Ao Observador, contudo, o coordenador do PS na comissão de inquérito, João Paulo Correia, defende que antes a esquerda tinha votado contra a admissibilidade dos documentos por estarem fora do objeto da comissão, e agora apenas permite a distribuição e consulta dos mesmos porque “houve deputados que acharam que também deviam ter consultado a documentação”. Ou seja, no entender do PS, os documentos continuam a não ser admissíveis no âmbito da comissão, apesar de poderem ser consultados a título de “curiosidade” pelos deputados.

Mas o PSD e o CDS congratularam-se pela “cambalhota” dos partidos da esquerda. “Queremos saudar efusivamente a evolução de pensamentos do PCP e do BE que hoje permitem aos meus deputados terem consciência dos documentos que foram enviados pro António Domingues, é um grande sinal de respeito por todos os deputados desta comissão”, disse o deputado Hugo Soares.
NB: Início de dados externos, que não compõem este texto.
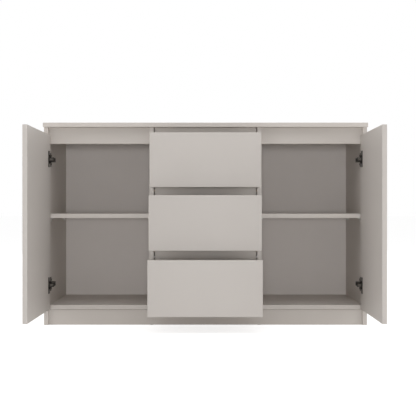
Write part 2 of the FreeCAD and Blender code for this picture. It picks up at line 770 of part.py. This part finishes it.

Também João Almeida, do CDS, saudou o facto de finalmente não haver “deputados de primeira e de segunda” e de, com esta decisão, “concretizar-se a missão da comissão”.

A história é antiga e promete dar muito que falar. Começou quando o CDS pediu o acesso aos emails e a comissão alinhou tacitamente com esse requerimento. António Domingues acedeu e enviou os emails à comissão. Mas quando a correspondência efetivamente chegou ao Parlamento, PCP e BE alinharam com o PS no argumento de que os documentos não eram admissíveis por não se enquadrarem no objeto da comissão de inquérito. Ou seja, primeiro admitiram o requerimento assumindo que estava dentro do objeto da comissão, mas quando foi dado seguimento a esse requerimento, argumentaram que não era admissível porque não estava dentro do objeto. Com o intuito de expor esta contradição, o CDS voltou a apresentar o mesmo requerimento, o que levou os deputados da esquerda a entenderem que, para o Parlamento não voltar a requerer documentos que na prática já foram enviados, se procederia à sua distribuição pelos deputados.

O problema é que a uma decisão correspondem dois entendimentos diferentes: o CDS e o PSD entenderam que os documentos, ao serem distribuídos por todos os deputados da comissão, seriam admitidos e incluídos no relatório final, mas… o PS entende que continuam a estar fora do objeto da comissão de inquérito e, por isso, continuam a não ser admitidos na comissão. Mas esta posição foi apenas transmitida aos jornalistas, já fora de portas da comissão de inquérito, uma vez que o “equívoco” não foi desfeito durante a reunião.

“A documentação continua fora do objeto da comissão de inquérito, continuamos a rejeitar a admissibilidade dos documentos”, disse João Paulo Correia. E questionado sobre se então os deputados iriam consultar os emails por “curiosidade”, o deputado socialista respondeu “sim”. “Os 17 deputados têm igual direito de acesso, quer a documentação seja aceite ou não”, resumiu.